Speaker
Description
In addition to genetic testing, current diagnostic practices for rare neuromuscular diseases involve muscle biopsy analysis, often hindered by subjective interpretation and variability. Advances in artificial intelligence, particularly deep learning, offer promising solutions to automate and enhance diagnostic accuracy by identifying new quantitative, standardized features and phenotypic expressions within biopsy images. These features can be extracted from neural networks using explainable AI tools.
Backpropagation is the gold standard for training Convolutional Neural Networks (CNNs). However, its forward and backward passes are not biologically plausible given the data flow in the human brain. In December 2022, Prof. Geoffrey Hinton, one of its inventors, proposed an alternative: the Forward-Forward (FF) algorithm, which avoids backward passes by using two forward passes, preventing previous hidden layers from receiving information from subsequent ones. In 2023, we were the first to implement this algorithm on CNNs.

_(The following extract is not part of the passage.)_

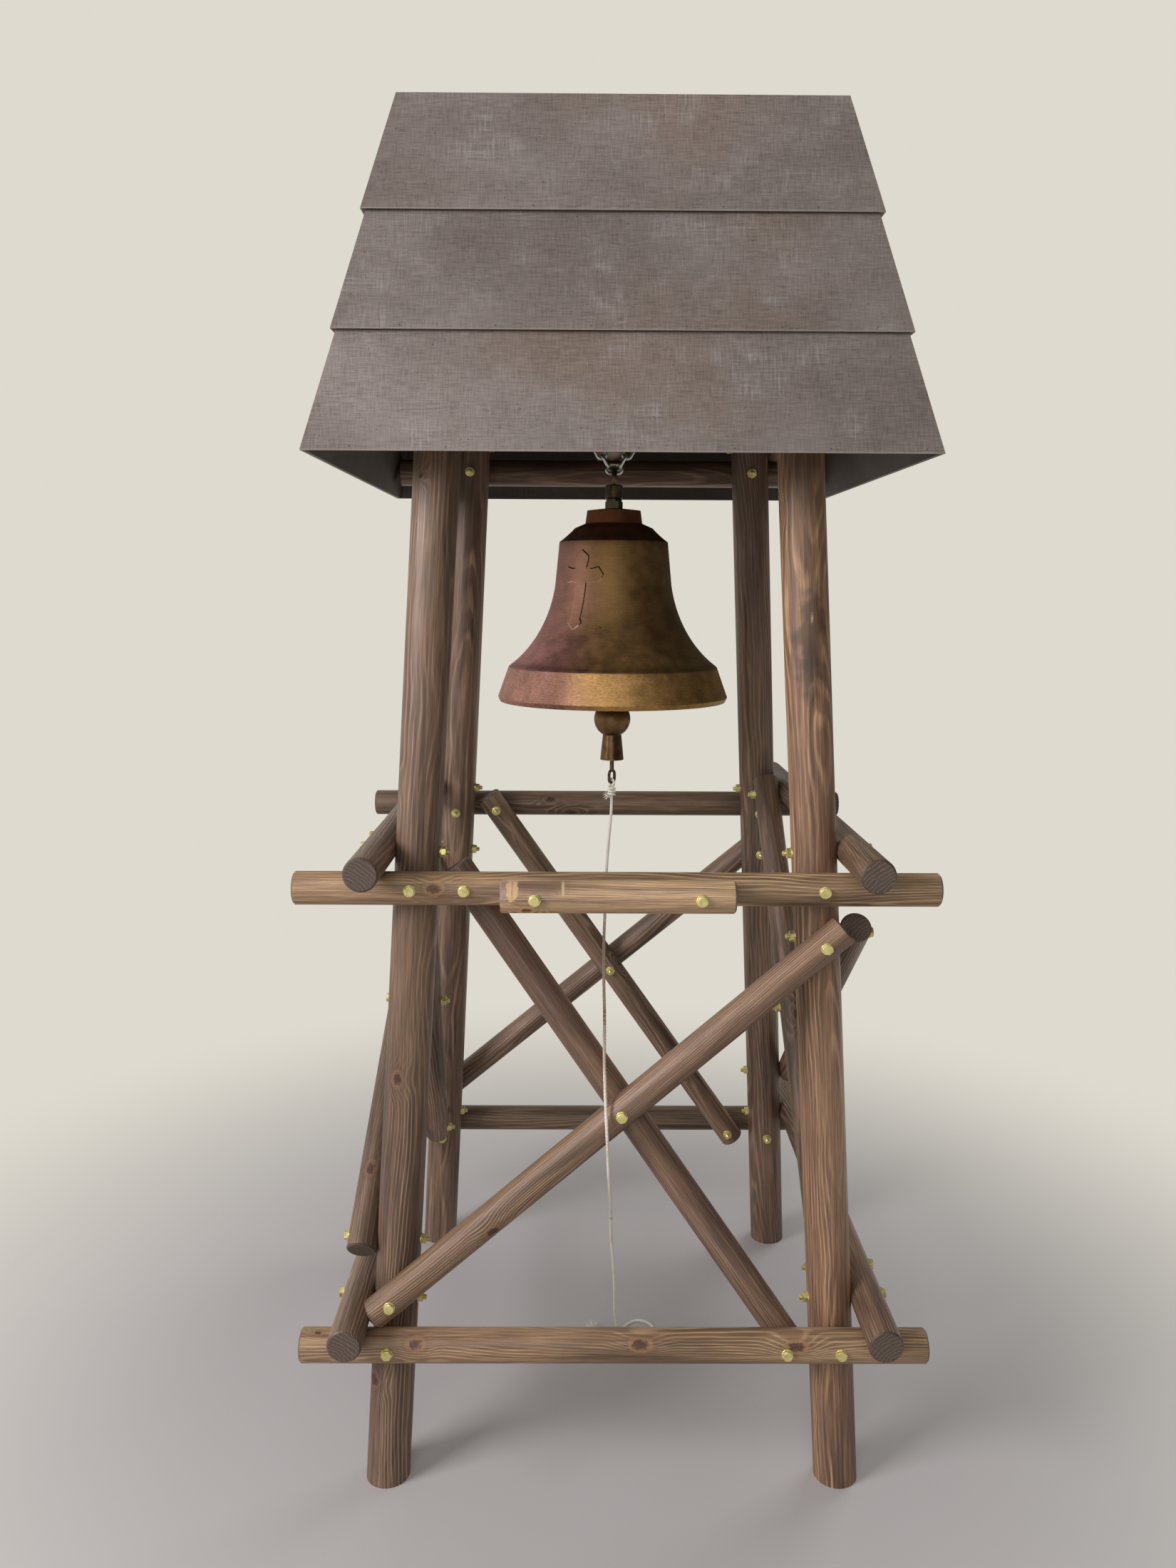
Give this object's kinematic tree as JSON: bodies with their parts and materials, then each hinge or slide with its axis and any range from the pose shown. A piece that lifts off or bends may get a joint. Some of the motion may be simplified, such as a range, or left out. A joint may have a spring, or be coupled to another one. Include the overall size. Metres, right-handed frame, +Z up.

In this study, we applied FF-trained CNNs to analyze multiphoton microscopy images of muscle biopsies from patients with rare neuromuscular diseases, specifically Duchenne Muscular Dystrophy (DMD). The images included autofluorescence, second harmonic generation, and third harmonic generation signals (SLAM approach).
We compared the performance of the FF algorithm with backpropagation on the same CNN, reaching 91% and 98% of accuracy on the test dataset, respectively. Using explainable AI tools, specifically class activation maps, we revealed the decision-making processes of the CNNs, showing that FF and backpropagation use different image properties for DMD diagnosis. We validated and then integrated these features by introducing an attention metric, providing a unique and standardized value to quantify pathological characteristics for immediate clinical use.
Our findings demonstrate the potential of the FF algorithm in delivering new, reliable and interpretable diagnostic insights from biomedical images. This paves the way for its parallel integration with backpropagation-based networks into clinical workflows, enhancing state-of-the-art analysis pipelines by more efficiently exploiting the complex information content available from biological images.